If that doesn't work, we'll look into some other method. 

Rosie


----------



## livefortoday6491 (Apr 25, 2009)

That does not work for me it allows you to add to the list but none are displayed in the toolbar.


----------



## TulsaRose (Jan 6, 2012)

Have you tried using the *Yahoo!Answers* website? That link goes to a member post, asking Yahoo weather toolbar question? The reply may solve your problem. If not, you can post your question at the top of that page.

Let us know if that works.

Rosie


----------



## livefortoday6491 (Apr 25, 2009)

Yes that works but when you restart Firefox it goes back to Manchester again.


----------



## TulsaRose (Jan 6, 2012)

Did you post a question regarding your "challenge" at the Yahoo Answers website? When and if you do, be sure to include Firefox (and version) in the question. Also check the Firefox Add-ons Manager. You may find something there that is out of kilter. Just found this info:

Firefox's Add Ons Manager has the solution. When you get to the Add Ons Manager page, click on "Extensions" tab on the left side of the page. You should see Yahoo Toolbar 2.4.1.2011 shown. Just scroll down the page to the bottom and look for the Yahoo link to "http://yahoo.toolbar. com. Click on the link and it'll take you to the site where you can install your updated Yahoo toolbar that will work with Firefox 7 and up.
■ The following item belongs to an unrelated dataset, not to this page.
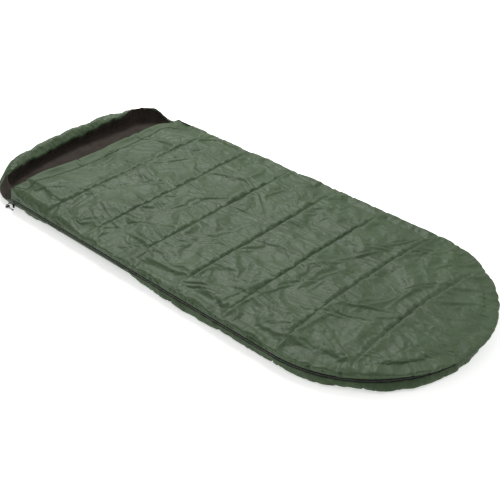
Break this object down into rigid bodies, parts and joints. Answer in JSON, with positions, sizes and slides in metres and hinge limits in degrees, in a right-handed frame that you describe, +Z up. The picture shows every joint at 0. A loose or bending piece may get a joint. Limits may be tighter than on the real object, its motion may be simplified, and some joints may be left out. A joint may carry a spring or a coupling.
{
  "type": "sleeping bag",
  "caption": "Quilted semi-rectangular sleeping bag with a round foot, fleece lining, cupped drawcord hood and a zip along one side and round the foot.",
  "frame": {"origin": "under the middle of the bag, on the surface that it lies on", "axes": "+X from the hood to the foot, +Y to the sewn side, -Y to the zip side, +Z up from the surface"},
  "size_m": [2.094, 0.9276, 0.1173],
  "materials": {
    "shell": "plain-weave polyester taffeta, calendered, faint sheen",
    "lining": "brushed polyester fleece, matt",
    "filling": "carded hollow-fibre wadding",
    "binding": "folded polyester binding, stitched",
    "zip_tape": "woven polyester zip tape",
    "zip_coil": "nylon monofilament coil",
    "metal": "nickel-plated zinc alloy and steel wire",
    "moulded_plastic": "injection-moulded, fine texture",
    "elastic_cord": "braided elastic cord"
  },
  "bodies": {
    "base": {"base_shell": "shell", "base_filling": "filling", "base_lining": "lining", "base_zip_tape": "zip_tape", "base_zip_coil": "zip_coil", "base_zip_head_stop": "metal", "zip_foot_stop": "metal", "side_seam_binding": "binding", "drawcord_eyelet": "metal", "drawcord_tail": "elastic_cord", "drawcord_knot": "elastic_cord"},
    "top": {"top_shell": "shell", "top_filling": "filling", "top_lining": "lining", "top_head_hem": "binding", "top_zip_tape": "zip_tape", "top_zip_coil": "zip_coil", "top_zip_head_stop": "metal"},
    "hood": {"hood_floor_shell": "shell", "hood_floor_filling": "filling", "hood_floor_lining": "lining", "hood_collar_shell": "shell", "hood_collar_filling": "filling", "hood_collar_lining": "lining", "hood_drawcord_channel": "shell", "hood_drawcord": "elastic_cord"},
    "head_slider": {"zip_head_slider": "metal"},
    "head_pull": {"zip_head_slider_pull_loop": "metal", "zip_head_slider_pull_grip": "moulded_plastic"},
    "foot_slider": {"zip_foot_slider": "metal"},
    "foot_pull": {"zip_foot_slider_pull_loop": "metal", "zip_foot_slider_pull_grip": "moulded_plastic"},
    "cord_lock": {"cord_lock_barrel": "moulded_plastic", "cord_lock_spring": "metal"},
    "cord_lock_button": {"cord_lock_plunger": "moulded_plastic"}
  },
  "joints": [
    {"name": "top_open", "type": "hinge", "parent": "base", "child": "top", "pos_m": [0, 0.452, 0.0437], "axis": [-1, 0, 0], "range_deg": [0, 180]},
    {"name": "hood_fold", "type": "hinge", "parent": "base", "child": "hood", "pos_m": [-0.825, 0, 0.0437], "axis": [0, 1, 0], "range_deg": [0, 60]},
    {"name": "head_slider_run", "type": "slide", "parent": "base", "child": "head_slider", "axis": [1, 0, 0], "range_m": [0, 1.36]},
    {"name": "head_pull_lift", "type": "hinge", "parent": "head_slider", "child": "head_pull", "pos_m": [-0.781, -0.459, 0.036], "axis": [-1, 0, 0], "range_deg": [0, 150]},
    {"name": "foot_slider_run", "type": "hinge", "parent": "base", "child": "foot_slider", "pos_m": [0.595, 0, 0.036], "axis": [0, 0, -1], "range_deg": [0, 163]},
    {"name": "foot_pull_lift", "type": "hinge", "parent": "foot_slider", "child": "foot_pull", "pos_m": [0.69043, 0.44897, 0.036], "axis": [0.9781, -0.2079, 0], "range_deg": [0, 150]},
    {"name": "cord_lock_run", "type": "slide", "parent": "base", "child": "cord_lock", "axis": [1, 0, 0], "range_m": [0, 0.014]},
    {"name": "cord_lock_press", "type": "slide", "parent": "cord_lock", "child": "cord_lock_button", "axis": [0, 1, 0], "range_m": [0, 0.003], "stiffness_N_per_m": 600, "springref_m": -0.002, "deforming": ["cord_lock_spring"]}
  ]
}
Read more: Greetings, I am using Firefox as my browser and Yahoo for - JustAnswer http://www.justanswer.com/computer/61bxb-greetings-i-using-firefox-browser-yahoo.html#ixzz1jNLZYWpO
​​
Rosie


----------



## livefortoday6491 (Apr 25, 2009)

Thank you so much installing the lastest toolbar has allowed me to fix the problem.


----------



## TulsaRose (Jan 6, 2012)

You're very welcome. Glad you finally got it resolved and replied back with the solution. 

Rosie


----------



## livefortoday6491 (Apr 25, 2009)

Since booting up again Firefox has gone back to the original problem.


----------



## livefortoday6491 (Apr 25, 2009)

But I haven't


----------



## TulsaRose (Jan 6, 2012)

I'm sorry you still have the "challenge" but maybe going directly to *Yahoo Help* will work out for you. That link goes directly to a "Yahoo! Toolbar Help" form. It will first take you to the LogIn page and then opens the form.

I don't use extra toolbars. They are usually more trouble than they are worth.

Post a reply back here and let me know if that is any help.

Rosie


----------



## livefortoday6491 (Apr 25, 2009)

Thanks for your help and I am taking your advice and am deleting the toolbar.


----------



## TulsaRose (Jan 6, 2012)

I'm sure sorry we couldn't work it out but I believe you are making the right move. 

Rosie


----------



## livefortoday6491 (Apr 25, 2009)

That's okay take care and enjoy your Oklahoma sunshine it will be -4C tonight here!


----------